# TASK PROMPT:
Below are records; reproduce exactly the lines from the one that has "lower_post(side)" through the one that has "depsgraph = bpy.context.evaluated_depsgraph_get()", ends included, and nothing more.

# LISTING:
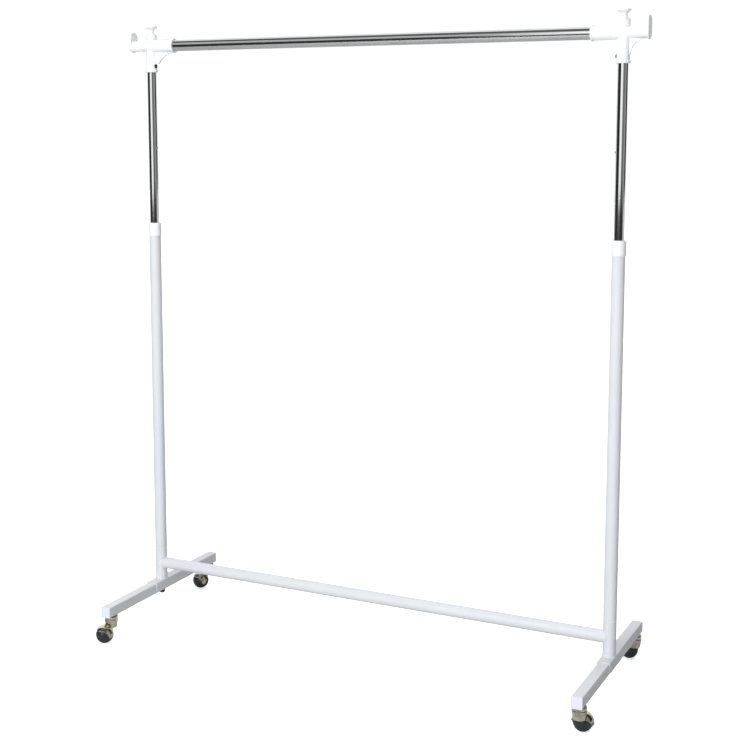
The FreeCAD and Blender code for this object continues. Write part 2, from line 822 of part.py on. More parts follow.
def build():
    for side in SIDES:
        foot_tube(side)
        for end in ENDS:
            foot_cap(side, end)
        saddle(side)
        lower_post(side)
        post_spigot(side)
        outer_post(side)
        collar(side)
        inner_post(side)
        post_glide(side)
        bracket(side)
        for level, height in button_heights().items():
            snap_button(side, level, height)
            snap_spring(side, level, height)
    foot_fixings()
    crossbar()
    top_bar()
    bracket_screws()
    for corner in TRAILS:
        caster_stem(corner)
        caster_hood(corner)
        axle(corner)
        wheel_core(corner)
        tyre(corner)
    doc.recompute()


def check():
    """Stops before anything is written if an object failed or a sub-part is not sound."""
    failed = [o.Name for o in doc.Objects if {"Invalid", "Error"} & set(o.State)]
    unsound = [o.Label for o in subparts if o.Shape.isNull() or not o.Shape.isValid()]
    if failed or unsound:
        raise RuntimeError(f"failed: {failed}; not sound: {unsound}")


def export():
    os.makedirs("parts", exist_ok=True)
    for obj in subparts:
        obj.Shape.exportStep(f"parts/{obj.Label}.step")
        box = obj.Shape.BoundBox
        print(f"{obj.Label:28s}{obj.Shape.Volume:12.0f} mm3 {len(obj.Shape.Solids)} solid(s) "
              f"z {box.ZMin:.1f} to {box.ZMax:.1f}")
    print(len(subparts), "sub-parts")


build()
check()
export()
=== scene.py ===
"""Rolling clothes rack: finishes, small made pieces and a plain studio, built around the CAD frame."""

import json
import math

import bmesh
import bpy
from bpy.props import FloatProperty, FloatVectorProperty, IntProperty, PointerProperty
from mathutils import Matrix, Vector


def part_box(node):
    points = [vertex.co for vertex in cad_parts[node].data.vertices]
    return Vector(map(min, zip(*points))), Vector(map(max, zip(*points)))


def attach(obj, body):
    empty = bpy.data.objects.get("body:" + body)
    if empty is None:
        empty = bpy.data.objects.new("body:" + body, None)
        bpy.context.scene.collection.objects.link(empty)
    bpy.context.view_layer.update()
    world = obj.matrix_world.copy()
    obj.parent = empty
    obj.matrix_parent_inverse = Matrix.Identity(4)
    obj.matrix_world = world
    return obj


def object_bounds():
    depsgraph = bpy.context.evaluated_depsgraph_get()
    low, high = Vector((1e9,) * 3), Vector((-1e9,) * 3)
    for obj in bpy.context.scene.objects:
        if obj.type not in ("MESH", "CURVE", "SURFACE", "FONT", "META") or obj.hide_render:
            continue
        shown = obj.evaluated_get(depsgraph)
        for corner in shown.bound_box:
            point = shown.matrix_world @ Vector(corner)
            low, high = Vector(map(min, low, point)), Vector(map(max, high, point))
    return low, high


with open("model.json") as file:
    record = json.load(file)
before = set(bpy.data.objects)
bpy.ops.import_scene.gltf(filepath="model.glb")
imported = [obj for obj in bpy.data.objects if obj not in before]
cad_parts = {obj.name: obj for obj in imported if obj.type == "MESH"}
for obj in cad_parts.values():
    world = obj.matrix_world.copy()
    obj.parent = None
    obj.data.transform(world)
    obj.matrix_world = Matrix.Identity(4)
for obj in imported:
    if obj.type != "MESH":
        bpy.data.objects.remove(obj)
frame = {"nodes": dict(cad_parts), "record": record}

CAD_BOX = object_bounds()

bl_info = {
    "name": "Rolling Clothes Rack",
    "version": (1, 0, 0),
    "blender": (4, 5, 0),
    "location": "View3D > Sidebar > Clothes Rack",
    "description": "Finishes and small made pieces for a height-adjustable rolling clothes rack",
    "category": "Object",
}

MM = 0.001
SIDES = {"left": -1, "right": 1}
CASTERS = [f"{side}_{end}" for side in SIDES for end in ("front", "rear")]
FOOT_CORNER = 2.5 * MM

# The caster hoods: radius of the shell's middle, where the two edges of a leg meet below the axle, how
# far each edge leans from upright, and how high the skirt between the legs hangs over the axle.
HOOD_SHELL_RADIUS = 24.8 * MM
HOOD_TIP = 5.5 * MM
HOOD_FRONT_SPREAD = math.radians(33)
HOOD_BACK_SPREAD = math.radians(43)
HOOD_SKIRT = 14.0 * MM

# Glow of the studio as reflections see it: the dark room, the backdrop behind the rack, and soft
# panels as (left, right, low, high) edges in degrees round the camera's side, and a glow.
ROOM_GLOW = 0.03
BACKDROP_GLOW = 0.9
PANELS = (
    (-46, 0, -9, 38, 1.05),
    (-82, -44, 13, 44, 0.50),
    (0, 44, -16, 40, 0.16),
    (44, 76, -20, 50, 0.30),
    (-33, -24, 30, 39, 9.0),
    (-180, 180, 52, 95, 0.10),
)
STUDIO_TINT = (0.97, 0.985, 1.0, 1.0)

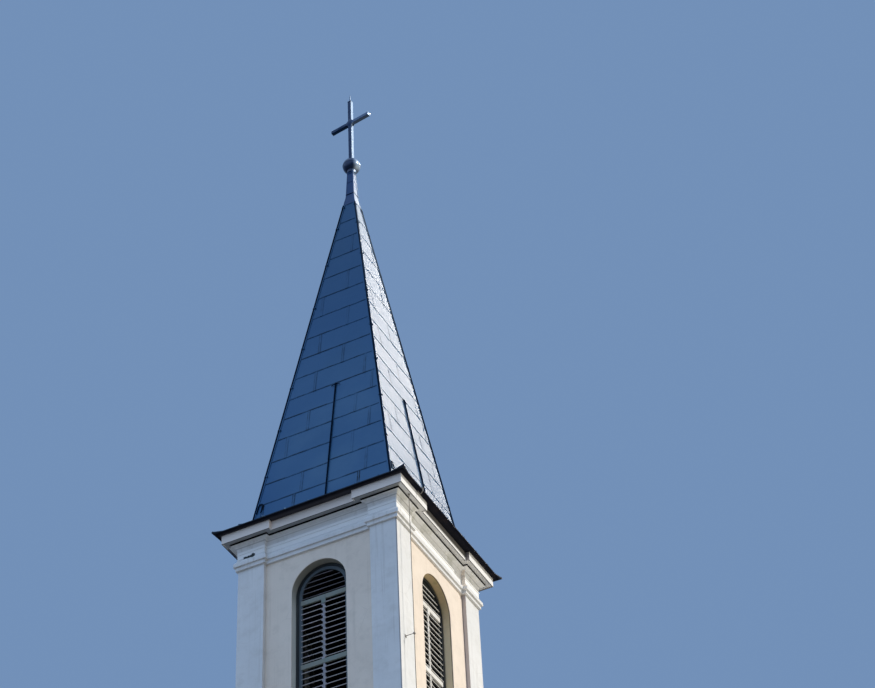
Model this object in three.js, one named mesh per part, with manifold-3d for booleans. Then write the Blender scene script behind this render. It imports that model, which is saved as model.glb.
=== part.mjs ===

# SOLUTION TO THIS PROBLEM:
        lower_post(side)
        post_spigot(side)
        outer_post(side)
        collar(side)
        inner_post(side)
        post_glide(side)
        bracket(side)
        for level, height in button_heights().items():
            snap_button(side, level, height)
            snap_spring(side, level, height)
    foot_fixings()
    crossbar()
    top_bar()
    bracket_screws()
    for corner in TRAILS:
        caster_stem(corner)
        caster_hood(corner)
        axle(corner)
        wheel_core(corner)
        tyre(corner)
    doc.recompute()


def check():
    """Stops before anything is written if an object failed or a sub-part is not sound."""
    failed = [o.Name for o in doc.Objects if {"Invalid", "Error"} & set(o.State)]
    unsound = [o.Label for o in subparts if o.Shape.isNull() or not o.Shape.isValid()]
    if failed or unsound:
        raise RuntimeError(f"failed: {failed}; not sound: {unsound}")


def export():
    os.makedirs("parts", exist_ok=True)
    for obj in subparts:
        obj.Shape.exportStep(f"parts/{obj.Label}.step")
        box = obj.Shape.BoundBox
        print(f"{obj.Label:28s}{obj.Shape.Volume:12.0f} mm3 {len(obj.Shape.Solids)} solid(s) "
              f"z {box.ZMin:.1f} to {box.ZMax:.1f}")
    print(len(subparts), "sub-parts")


build()
check()
export()
=== scene.py ===
"""Rolling clothes rack: finishes, small made pieces and a plain studio, built around the CAD frame."""

import json
import math

import bmesh
import bpy
from bpy.props import FloatProperty, FloatVectorProperty, IntProperty, PointerProperty
from mathutils import Matrix, Vector


def part_box(node):
    points = [vertex.co for vertex in cad_parts[node].data.vertices]
    return Vector(map(min, zip(*points))), Vector(map(max, zip(*points)))


def attach(obj, body):
    empty = bpy.data.objects.get("body:" + body)
    if empty is None:
        empty = bpy.data.objects.new("body:" + body, None)
        bpy.context.scene.collection.objects.link(empty)
    bpy.context.view_layer.update()
    world = obj.matrix_world.copy()
    obj.parent = empty
    obj.matrix_parent_inverse = Matrix.Identity(4)
    obj.matrix_world = world
    return obj


def object_bounds():
    depsgraph = bpy.context.evaluated_depsgraph_get()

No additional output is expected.